Language standards should define, to be implemented according to this subclause, as many of the operations in Table 9.1 as is appropriate to the language. As with other operations of this standard, the names of the operations in Table 9.1 do not necessarily correspond to the names that any particular programming language would use. In this subclause the domain of an operation is that subset of the affinely extended reals for which the corresponding mathematical function is well defined. A conforming operation shall return results correctly rounded for the applicable rounding direction for all operands in its domain.

# Numba
In [23]: @njit
    ...: def f(x): return x ** -3
In [24]: f(10.0)
Out[24]: 0.001

# Rust
println!("{}", 10.0_f64.powi(-3));

Or (1/x)^3, it was just an example.

Going a tiny extra step to get more performance over accuracy is reasonable. Having to use big to get accuracy is way over the top, imho, not to mention that it’s >100x slower than the “‘slow’ but accurate” alternative.


Actually, how would you get the accurate version, if we go for the ‘fast path’?

It seems that if we go the ‘slow’ path, then trading performance and accuracy will be easy, and fast either way.

If we go the ‘fast path’, how easy is it to trade off accuracy and speed?


The false dichotomy in the poll should be corrected. please make a correct poll instead, if needed with implementation details. The big(...) is misleading.

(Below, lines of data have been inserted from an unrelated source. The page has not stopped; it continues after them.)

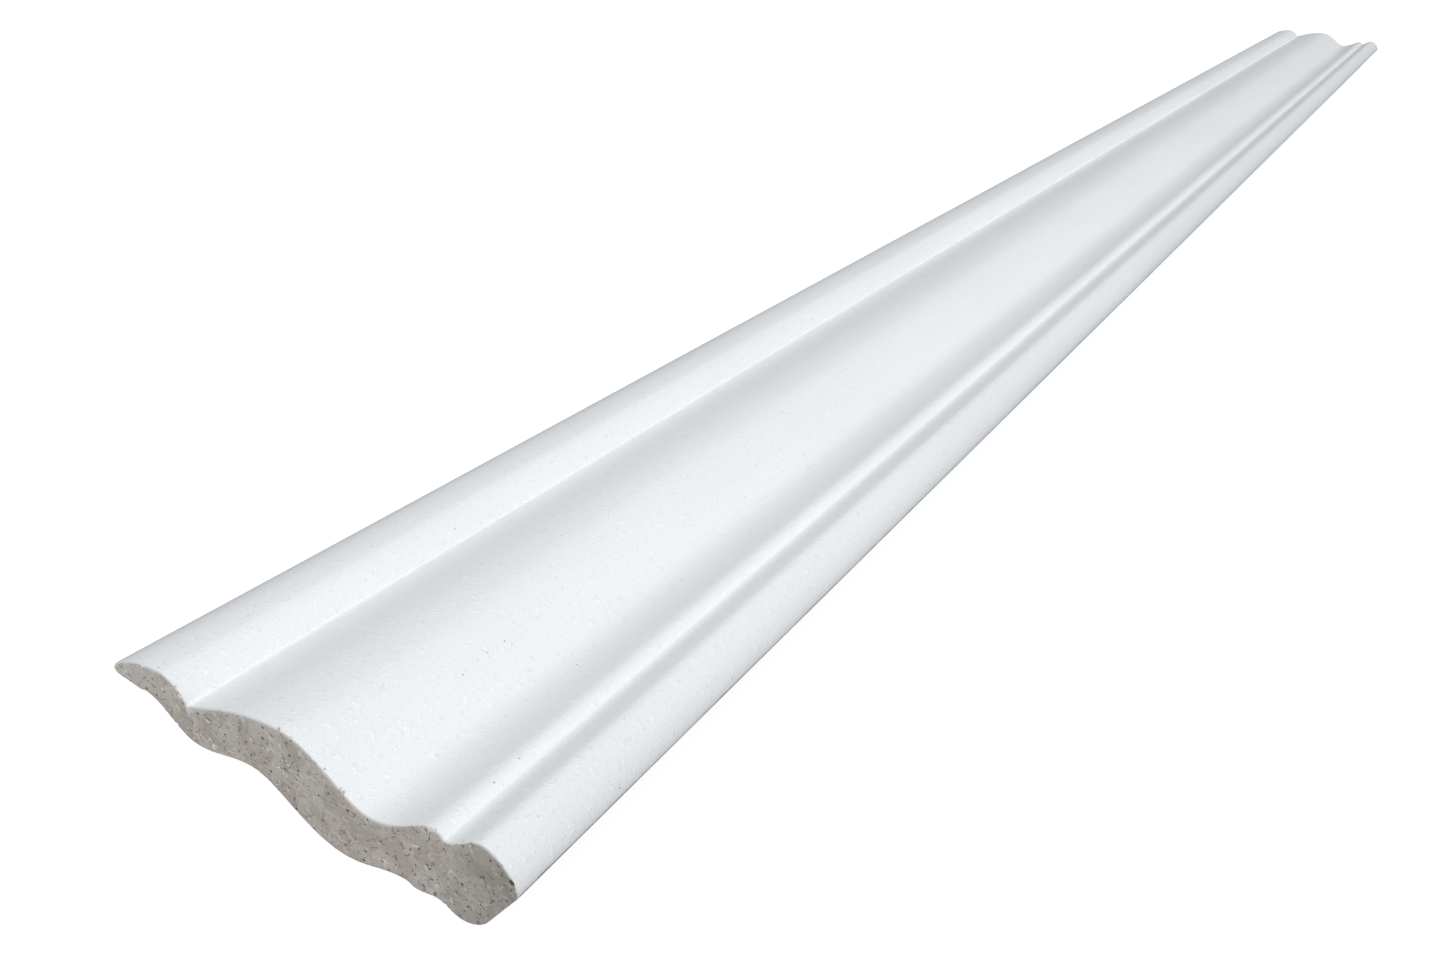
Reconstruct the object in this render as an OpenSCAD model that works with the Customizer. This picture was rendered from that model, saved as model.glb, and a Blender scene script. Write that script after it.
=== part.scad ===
// Crown moulding length
//
// A loose stock length of crown moulding, pressed from fibre composite in one piece, primed white on
// its moulded face and cut square at both ends. It lies on its back, face up, along +Y.
//
// The section is first set out on its chord, the straight line from the nose of the lip at (0, 0) to
// the arris of the big bead at (face_width, 0). Heights above the chord are on the moulded face,
// depths below it are on the back. It is then tilted until the two waves of the back that carry it
// stand level, and extruded. The origin is at the middle of the box, on the surface it lies on.
//
// From the lip (wall side) to the foot (ceiling side) the face has an ovolo, a quirk, a cyma recta
// with its hollow, a small bead, a notch and a big bead. The back follows it in shallow waves.

/* [Overall] */
// Length between the two square cuts
length = 2000; // [300:10:3600]
// Width of the face along the chord, from the nose of the lip to the arris of the big bead
face_width = 144.5; // [120:0.5:200]
// Angle between the chord and the ceiling when the length is fitted
spring_angle = 56.5; // [48:0.5:62]

/* [Face: ovolo and quirk] */
// From the nose to the highest line of the ovolo
ovolo_run = 20.2; // [12:0.1:24]
// Height of the ovolo
ovolo_height = 8.1; // [6:0.1:11]
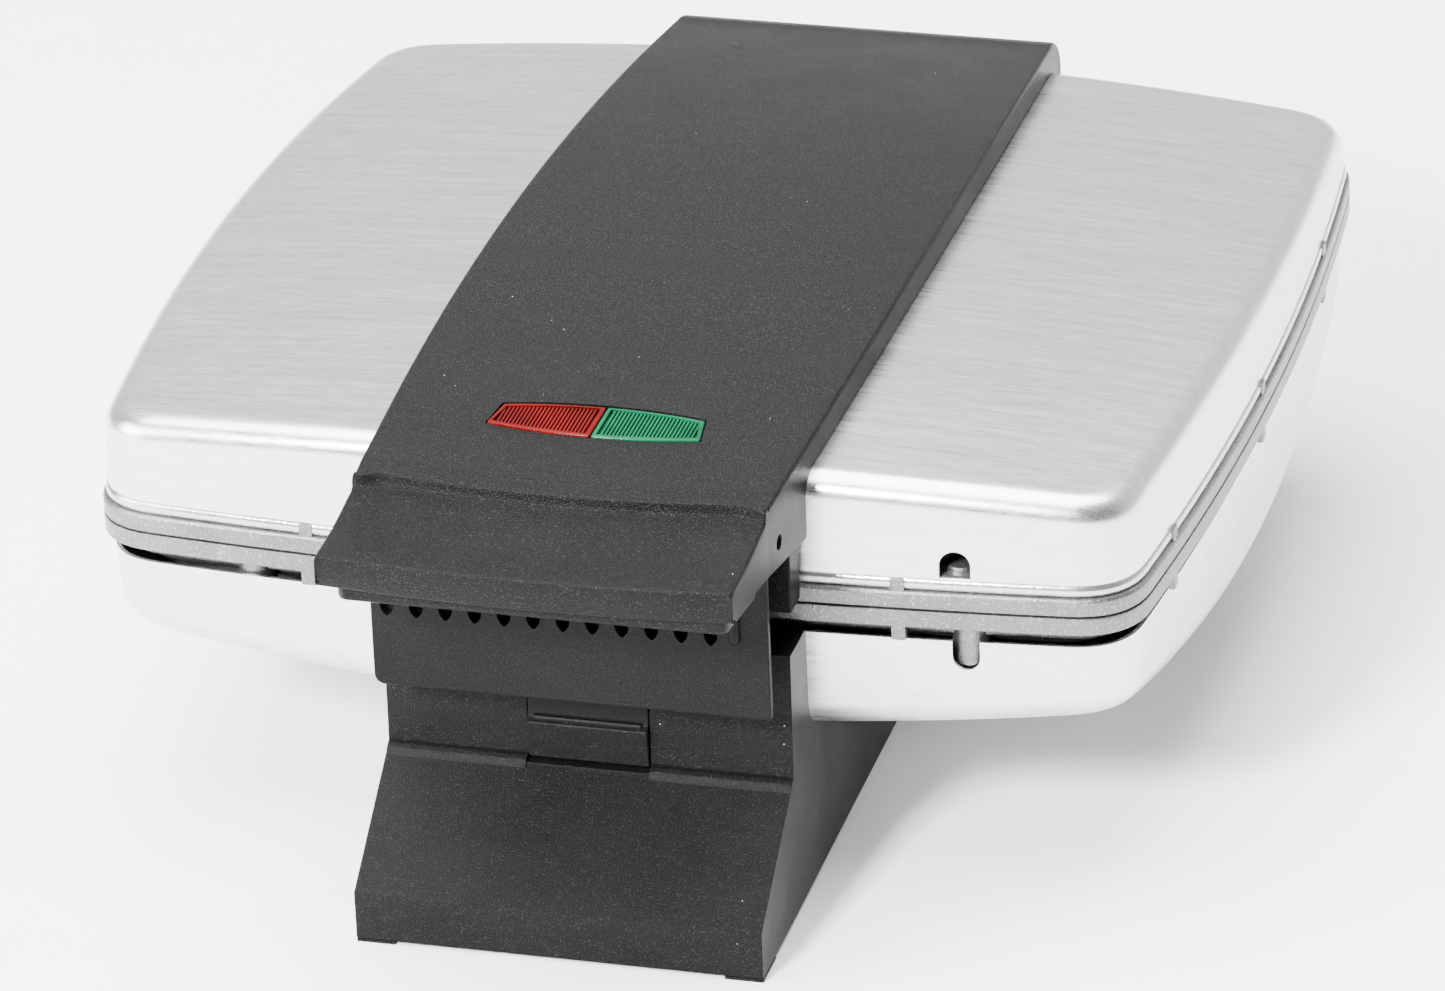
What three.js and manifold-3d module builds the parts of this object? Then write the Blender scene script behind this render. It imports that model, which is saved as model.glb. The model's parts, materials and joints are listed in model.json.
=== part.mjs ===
// Double waffle maker: two steel-cased plates hinged at the back, a black strap and handle over
// the lid, a swinging latch flap at the front and a black stand underneath.
// Millimetres. x runs to the right, y runs back from the stand's front edge, z runs up from the table.
import * as THREE from "three";
import { mergeVertices } from "three/addons/utils/BufferGeometryUtils.js";
import Module from "manifold-3d";

const wasm = await Module();
wasm.setup();

// ---------------------------------------------------------------- driving dimensions
// Clearances and walls
const REST_GAP = 0.3; // between pieces that rest on each other or are screwed together
const RUN_GAP = 0.3; // round a pin or a button that moves
const MOULDED_WALL = 3; // black mouldings
const SHEET = 1; // steel cases
const THIN_SHEET = 0.8; // reflectors
const MERGE = 1; // how far joined solids run into each other

// Strap, handle and stand
const BAND_WIDTH = 110;
const BAND_BULGE = 4.4; // how far each side of the strap bows out at its middle
const STRAP_HEIGHT = 7; // strap's top above the steel case

// Waffle plates
const RIM_WIDTH = 300;
const RIM_DEPTH = 294;
const RIM_FRONT = 49; // rim's front edge behind the stand's front edge
const WIDEST_BACK = 160; // widest place behind the rim's front edge
const SIDE_RADIUS = 1258; // bow of the long sides in plan
const END_RADIUS = 1298; // bow of the front and back in plan
const RIM_CORNER = 16;
const CORNER_SHRINK = 0.6; // corner radius lost for each millimetre of inset
const SMALLEST_CORNER = 3;
const RIM_THICKNESS = 5.1;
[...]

The Julia Float64 type is already defined as an IEEE 754 number. So question cannot be to deviate from the standard, rather the question is: How strict is the standard w.r.t. this operation (x¯³)?



Fortran, Octave, and Python, as far as I tested, all return exactly 0.001 for 10.0^(-3), thus I guess it wouldn’t be very nice if Julia returned something different for that floating point operation, in which case the literal power should return that as well.